PROVIDED INFORMATION:
* * * * *

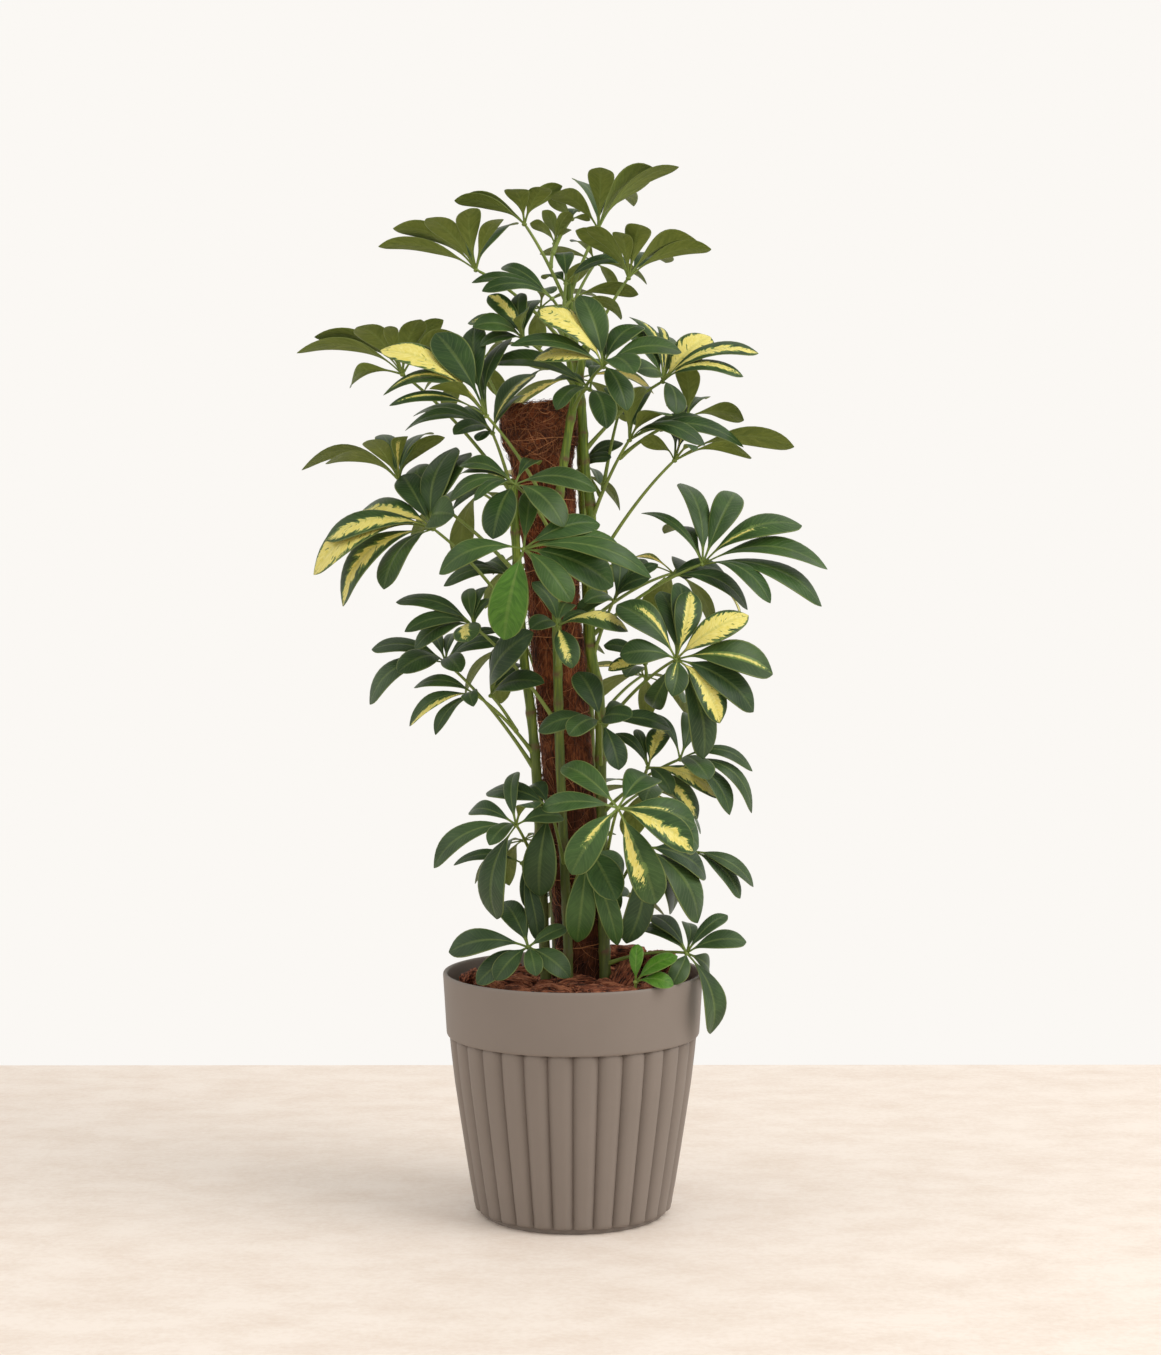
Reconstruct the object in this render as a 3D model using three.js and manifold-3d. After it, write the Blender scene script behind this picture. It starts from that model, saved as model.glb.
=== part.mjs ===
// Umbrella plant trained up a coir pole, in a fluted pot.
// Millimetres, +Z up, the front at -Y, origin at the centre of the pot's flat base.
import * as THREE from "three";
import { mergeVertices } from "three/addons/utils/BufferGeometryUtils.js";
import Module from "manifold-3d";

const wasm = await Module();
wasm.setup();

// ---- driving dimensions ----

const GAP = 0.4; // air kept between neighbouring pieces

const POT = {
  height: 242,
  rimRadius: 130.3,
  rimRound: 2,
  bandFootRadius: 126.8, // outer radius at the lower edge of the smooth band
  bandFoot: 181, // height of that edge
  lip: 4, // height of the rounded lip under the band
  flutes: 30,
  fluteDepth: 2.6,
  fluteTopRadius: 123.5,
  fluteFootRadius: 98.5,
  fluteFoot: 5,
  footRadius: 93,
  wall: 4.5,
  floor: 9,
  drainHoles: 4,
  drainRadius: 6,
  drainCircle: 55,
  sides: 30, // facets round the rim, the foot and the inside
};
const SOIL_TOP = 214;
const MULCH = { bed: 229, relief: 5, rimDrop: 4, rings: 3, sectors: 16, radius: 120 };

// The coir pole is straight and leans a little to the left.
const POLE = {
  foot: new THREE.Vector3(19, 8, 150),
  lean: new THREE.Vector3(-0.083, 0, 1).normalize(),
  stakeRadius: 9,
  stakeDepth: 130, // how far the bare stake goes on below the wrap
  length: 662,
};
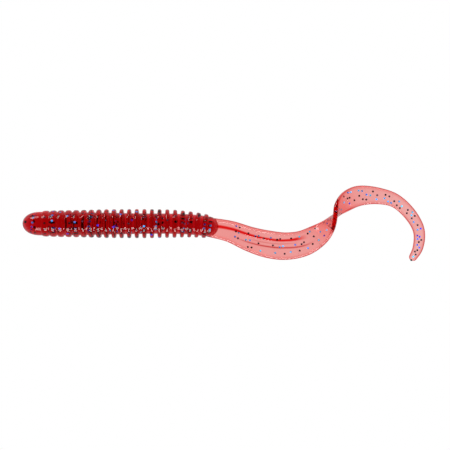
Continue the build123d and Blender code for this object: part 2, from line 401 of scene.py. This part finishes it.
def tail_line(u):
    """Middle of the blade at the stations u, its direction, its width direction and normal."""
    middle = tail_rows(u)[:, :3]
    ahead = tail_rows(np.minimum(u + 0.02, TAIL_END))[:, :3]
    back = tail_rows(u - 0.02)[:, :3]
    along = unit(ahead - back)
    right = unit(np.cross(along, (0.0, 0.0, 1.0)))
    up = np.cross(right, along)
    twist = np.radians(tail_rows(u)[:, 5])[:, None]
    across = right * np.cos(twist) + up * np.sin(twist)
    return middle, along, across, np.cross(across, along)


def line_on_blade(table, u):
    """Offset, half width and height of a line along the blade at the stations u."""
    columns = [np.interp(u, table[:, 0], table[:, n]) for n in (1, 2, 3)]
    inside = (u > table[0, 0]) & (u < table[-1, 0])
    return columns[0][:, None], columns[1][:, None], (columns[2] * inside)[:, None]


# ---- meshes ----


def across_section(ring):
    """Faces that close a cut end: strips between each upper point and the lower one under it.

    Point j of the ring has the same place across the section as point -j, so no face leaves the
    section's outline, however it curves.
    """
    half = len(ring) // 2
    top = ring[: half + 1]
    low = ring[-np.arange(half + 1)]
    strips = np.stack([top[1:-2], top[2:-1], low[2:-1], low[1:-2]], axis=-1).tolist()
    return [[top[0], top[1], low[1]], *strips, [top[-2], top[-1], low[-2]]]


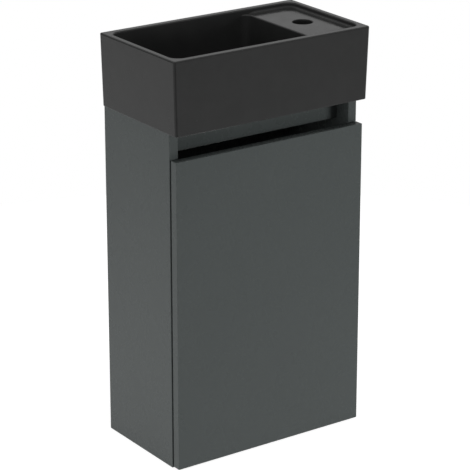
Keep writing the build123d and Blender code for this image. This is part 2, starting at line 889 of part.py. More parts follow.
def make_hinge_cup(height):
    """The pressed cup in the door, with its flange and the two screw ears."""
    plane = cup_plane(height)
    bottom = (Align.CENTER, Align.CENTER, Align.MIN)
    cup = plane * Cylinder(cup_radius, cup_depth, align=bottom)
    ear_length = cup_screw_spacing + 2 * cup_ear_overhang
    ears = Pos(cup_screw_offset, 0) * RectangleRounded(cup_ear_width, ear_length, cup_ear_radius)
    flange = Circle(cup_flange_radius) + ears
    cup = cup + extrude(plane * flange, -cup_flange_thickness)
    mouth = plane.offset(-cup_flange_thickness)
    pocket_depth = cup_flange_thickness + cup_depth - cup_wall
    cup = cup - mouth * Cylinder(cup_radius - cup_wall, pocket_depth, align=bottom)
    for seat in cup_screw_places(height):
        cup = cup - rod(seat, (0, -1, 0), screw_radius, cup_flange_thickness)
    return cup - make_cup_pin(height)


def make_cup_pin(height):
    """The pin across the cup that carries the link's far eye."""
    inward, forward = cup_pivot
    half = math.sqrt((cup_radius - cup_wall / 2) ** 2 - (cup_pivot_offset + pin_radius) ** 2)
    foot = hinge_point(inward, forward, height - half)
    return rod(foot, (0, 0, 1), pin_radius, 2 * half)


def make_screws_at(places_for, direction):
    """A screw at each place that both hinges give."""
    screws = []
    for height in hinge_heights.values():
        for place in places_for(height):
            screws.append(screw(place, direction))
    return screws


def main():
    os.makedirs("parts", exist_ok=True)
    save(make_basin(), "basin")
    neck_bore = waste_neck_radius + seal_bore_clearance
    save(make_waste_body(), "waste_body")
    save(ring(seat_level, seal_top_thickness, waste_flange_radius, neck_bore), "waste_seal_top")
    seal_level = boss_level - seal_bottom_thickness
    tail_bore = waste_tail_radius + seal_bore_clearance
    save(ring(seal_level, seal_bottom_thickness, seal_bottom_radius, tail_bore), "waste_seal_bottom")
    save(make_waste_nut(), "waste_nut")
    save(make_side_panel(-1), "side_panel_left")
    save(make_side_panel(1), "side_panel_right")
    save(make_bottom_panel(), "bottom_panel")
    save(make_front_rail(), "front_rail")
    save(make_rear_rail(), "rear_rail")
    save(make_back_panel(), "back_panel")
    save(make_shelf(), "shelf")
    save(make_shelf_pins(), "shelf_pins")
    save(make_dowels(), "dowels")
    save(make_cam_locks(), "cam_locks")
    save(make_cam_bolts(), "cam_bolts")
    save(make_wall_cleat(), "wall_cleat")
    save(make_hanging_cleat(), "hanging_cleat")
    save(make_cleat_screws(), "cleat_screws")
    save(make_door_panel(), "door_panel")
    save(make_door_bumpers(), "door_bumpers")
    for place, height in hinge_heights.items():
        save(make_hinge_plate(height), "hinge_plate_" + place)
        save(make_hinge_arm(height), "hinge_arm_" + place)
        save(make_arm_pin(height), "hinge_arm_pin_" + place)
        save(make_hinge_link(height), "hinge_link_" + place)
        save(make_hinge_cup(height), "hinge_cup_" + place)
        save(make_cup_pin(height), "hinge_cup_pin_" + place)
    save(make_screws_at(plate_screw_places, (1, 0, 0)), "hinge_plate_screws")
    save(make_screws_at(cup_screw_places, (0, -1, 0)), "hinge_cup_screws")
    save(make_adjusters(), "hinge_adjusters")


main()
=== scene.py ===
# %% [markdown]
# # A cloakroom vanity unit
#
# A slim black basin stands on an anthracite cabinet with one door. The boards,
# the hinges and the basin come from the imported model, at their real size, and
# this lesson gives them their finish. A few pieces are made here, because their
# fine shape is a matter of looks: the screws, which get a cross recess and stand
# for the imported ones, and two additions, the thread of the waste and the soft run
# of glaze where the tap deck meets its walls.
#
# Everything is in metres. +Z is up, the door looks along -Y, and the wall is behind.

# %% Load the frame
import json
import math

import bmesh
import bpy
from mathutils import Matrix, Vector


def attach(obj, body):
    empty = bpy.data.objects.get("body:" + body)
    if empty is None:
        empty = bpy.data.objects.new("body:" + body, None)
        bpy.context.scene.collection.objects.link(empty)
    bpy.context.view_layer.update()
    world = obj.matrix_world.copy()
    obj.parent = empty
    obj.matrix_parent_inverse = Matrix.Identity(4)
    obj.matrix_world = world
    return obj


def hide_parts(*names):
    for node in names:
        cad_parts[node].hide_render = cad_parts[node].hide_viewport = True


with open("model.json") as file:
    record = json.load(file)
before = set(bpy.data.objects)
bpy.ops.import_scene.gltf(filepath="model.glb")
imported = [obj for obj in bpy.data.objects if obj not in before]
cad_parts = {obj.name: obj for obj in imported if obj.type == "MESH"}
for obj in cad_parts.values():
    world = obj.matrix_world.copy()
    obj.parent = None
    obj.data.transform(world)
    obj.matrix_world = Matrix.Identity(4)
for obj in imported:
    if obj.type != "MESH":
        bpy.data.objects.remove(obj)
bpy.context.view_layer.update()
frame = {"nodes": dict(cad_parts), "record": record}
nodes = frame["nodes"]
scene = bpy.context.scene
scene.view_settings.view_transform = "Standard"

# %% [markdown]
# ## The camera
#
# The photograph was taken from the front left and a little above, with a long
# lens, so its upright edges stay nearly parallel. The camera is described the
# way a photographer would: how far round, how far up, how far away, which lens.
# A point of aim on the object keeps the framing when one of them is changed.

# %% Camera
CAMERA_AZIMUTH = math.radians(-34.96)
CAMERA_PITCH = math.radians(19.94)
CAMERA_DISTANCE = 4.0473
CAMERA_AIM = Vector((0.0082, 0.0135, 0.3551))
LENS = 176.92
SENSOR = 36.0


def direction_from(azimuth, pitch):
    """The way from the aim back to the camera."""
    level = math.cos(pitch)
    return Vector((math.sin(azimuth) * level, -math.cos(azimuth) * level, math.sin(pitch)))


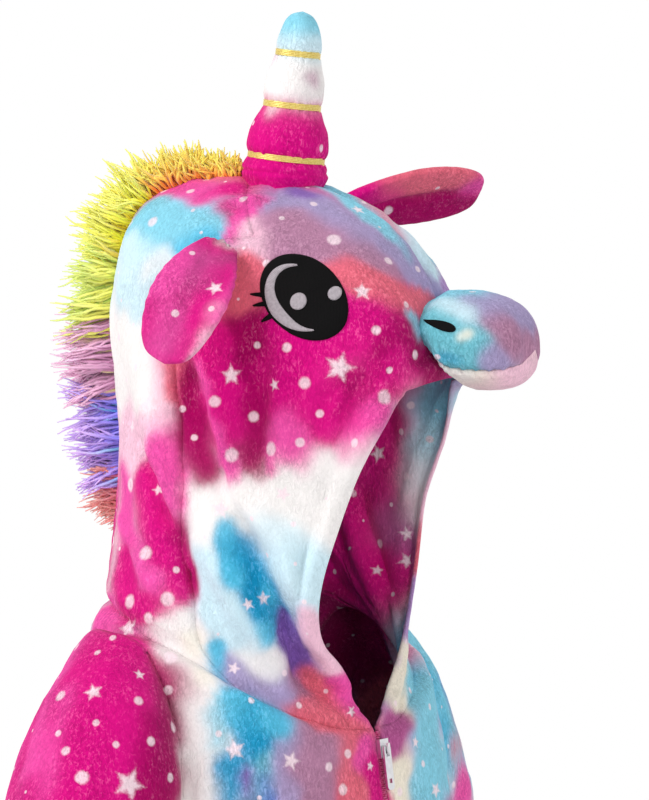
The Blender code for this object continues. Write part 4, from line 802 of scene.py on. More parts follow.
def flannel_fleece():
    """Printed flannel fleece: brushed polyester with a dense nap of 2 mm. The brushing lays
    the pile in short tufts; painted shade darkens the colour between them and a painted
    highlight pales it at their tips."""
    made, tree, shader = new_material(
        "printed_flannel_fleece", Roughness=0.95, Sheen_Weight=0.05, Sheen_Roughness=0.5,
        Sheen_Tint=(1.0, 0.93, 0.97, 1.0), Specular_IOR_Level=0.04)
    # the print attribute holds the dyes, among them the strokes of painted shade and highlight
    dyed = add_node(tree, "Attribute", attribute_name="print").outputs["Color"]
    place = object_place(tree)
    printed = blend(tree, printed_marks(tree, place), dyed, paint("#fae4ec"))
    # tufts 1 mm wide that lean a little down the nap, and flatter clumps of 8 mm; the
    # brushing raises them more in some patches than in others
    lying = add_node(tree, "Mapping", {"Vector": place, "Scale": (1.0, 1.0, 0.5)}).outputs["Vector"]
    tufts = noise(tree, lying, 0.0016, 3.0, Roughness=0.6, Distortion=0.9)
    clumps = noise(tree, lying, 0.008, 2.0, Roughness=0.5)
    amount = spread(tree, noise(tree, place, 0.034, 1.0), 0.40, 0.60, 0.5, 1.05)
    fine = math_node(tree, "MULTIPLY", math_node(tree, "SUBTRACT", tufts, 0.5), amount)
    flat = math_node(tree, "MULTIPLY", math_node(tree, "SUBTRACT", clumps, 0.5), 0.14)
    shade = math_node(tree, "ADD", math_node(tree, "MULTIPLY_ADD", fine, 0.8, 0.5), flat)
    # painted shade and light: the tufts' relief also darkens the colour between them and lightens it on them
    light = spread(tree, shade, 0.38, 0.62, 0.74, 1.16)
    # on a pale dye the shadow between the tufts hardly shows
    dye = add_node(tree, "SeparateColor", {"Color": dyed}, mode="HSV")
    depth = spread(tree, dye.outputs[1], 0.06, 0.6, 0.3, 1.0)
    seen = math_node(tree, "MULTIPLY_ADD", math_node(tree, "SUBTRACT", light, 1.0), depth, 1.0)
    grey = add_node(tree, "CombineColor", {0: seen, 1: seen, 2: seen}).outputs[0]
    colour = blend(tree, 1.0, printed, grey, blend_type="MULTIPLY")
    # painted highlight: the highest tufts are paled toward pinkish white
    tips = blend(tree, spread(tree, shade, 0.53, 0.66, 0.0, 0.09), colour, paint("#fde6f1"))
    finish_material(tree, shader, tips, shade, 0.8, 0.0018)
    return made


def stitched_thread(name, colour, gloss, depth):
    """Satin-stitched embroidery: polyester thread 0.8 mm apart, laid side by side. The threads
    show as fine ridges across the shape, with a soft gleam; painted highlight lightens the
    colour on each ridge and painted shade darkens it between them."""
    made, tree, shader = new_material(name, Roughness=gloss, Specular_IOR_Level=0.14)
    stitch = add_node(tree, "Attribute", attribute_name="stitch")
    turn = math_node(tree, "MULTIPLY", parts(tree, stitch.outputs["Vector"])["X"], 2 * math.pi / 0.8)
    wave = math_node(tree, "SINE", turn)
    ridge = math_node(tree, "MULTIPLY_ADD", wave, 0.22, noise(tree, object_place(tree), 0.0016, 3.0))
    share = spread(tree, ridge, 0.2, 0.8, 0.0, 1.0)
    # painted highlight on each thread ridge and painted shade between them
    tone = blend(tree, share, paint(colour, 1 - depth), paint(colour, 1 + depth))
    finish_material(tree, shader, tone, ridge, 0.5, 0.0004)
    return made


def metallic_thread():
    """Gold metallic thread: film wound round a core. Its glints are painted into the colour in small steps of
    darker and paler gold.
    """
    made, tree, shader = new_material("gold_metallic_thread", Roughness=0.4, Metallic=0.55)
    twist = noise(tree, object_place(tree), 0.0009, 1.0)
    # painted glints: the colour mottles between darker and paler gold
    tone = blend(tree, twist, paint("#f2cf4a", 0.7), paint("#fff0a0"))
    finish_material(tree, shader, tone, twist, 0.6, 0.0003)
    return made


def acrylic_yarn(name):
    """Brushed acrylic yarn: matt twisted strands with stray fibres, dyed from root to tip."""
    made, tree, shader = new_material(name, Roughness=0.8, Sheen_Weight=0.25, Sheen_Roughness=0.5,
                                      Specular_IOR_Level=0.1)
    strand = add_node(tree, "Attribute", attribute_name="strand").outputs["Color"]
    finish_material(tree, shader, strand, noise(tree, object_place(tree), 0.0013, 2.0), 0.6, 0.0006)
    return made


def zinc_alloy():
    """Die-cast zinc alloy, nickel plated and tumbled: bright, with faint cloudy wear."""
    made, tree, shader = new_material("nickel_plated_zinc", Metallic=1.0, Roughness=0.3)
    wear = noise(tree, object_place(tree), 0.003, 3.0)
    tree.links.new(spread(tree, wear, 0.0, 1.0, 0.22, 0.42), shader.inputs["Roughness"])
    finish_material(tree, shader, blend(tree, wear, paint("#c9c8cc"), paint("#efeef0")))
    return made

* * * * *

REQUIRED TASK: Exactly as they stand, please print the lines from the first line of the records above down to the line that includes "const GAP = 0.4;", both of those included and no others.

WORKED ANSWER:
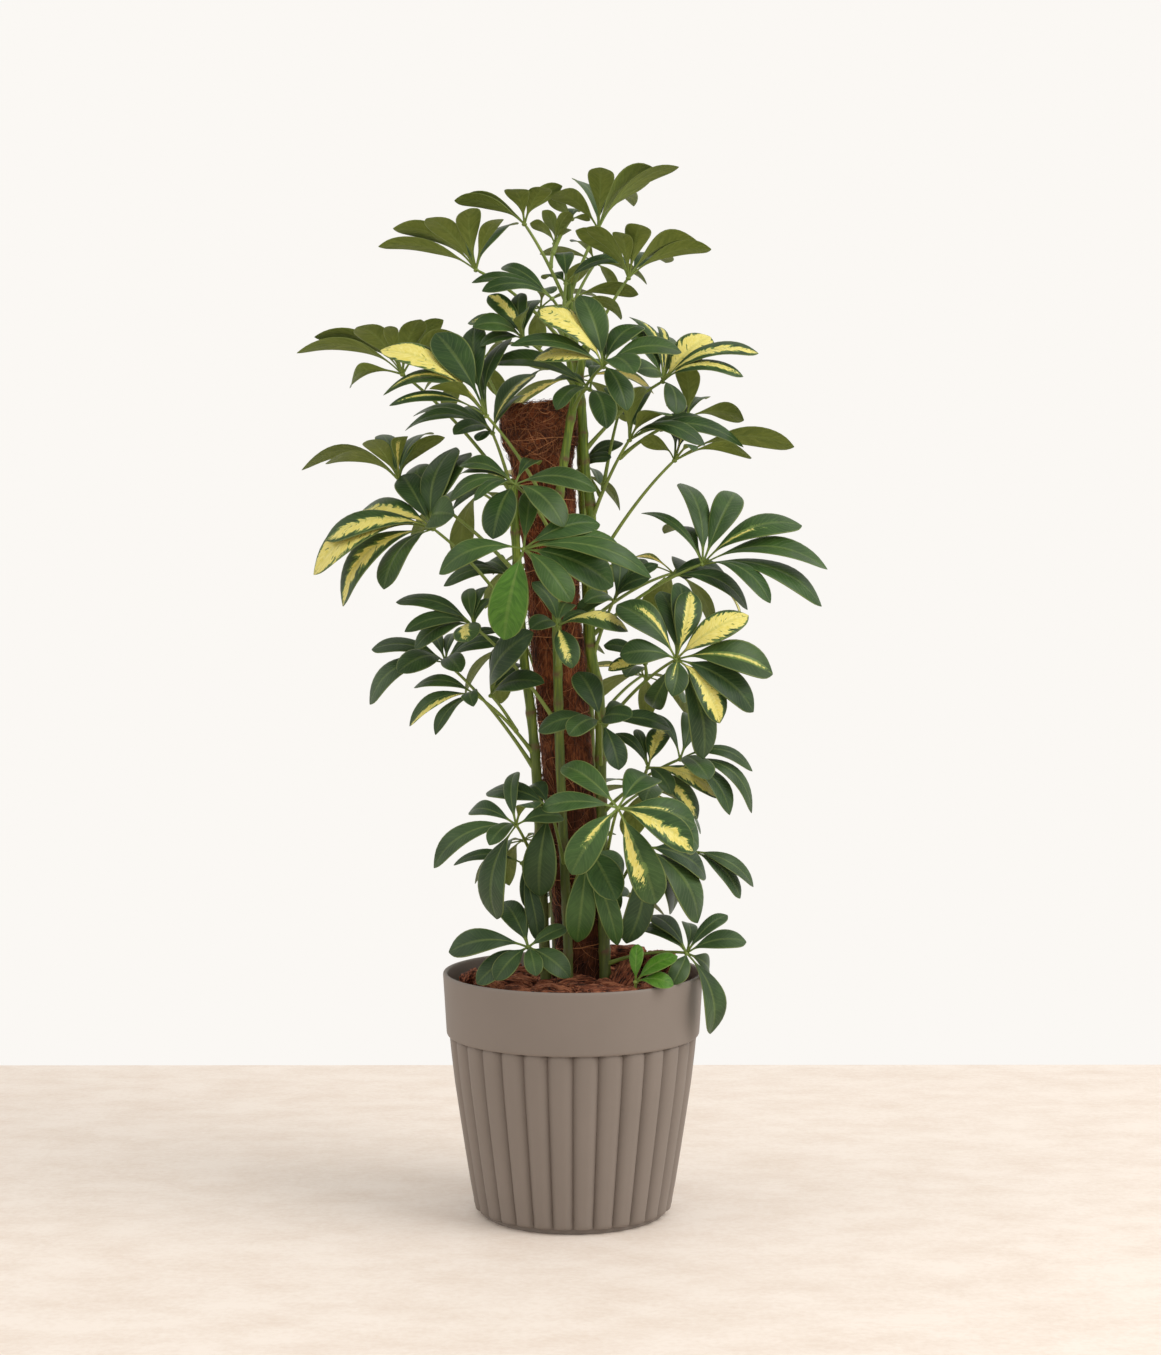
Reconstruct the object in this render as a 3D model using three.js and manifold-3d. After it, write the Blender scene script behind this picture. It starts from that model, saved as model.glb.
=== part.mjs ===
// Umbrella plant trained up a coir pole, in a fluted pot.
// Millimetres, +Z up, the front at -Y, origin at the centre of the pot's flat base.
import * as THREE from "three";
import { mergeVertices } from "three/addons/utils/BufferGeometryUtils.js";
import Module from "manifold-3d";

const wasm = await Module();
wasm.setup();

// ---- driving dimensions ----

const GAP = 0.4; // air kept between neighbouring pieces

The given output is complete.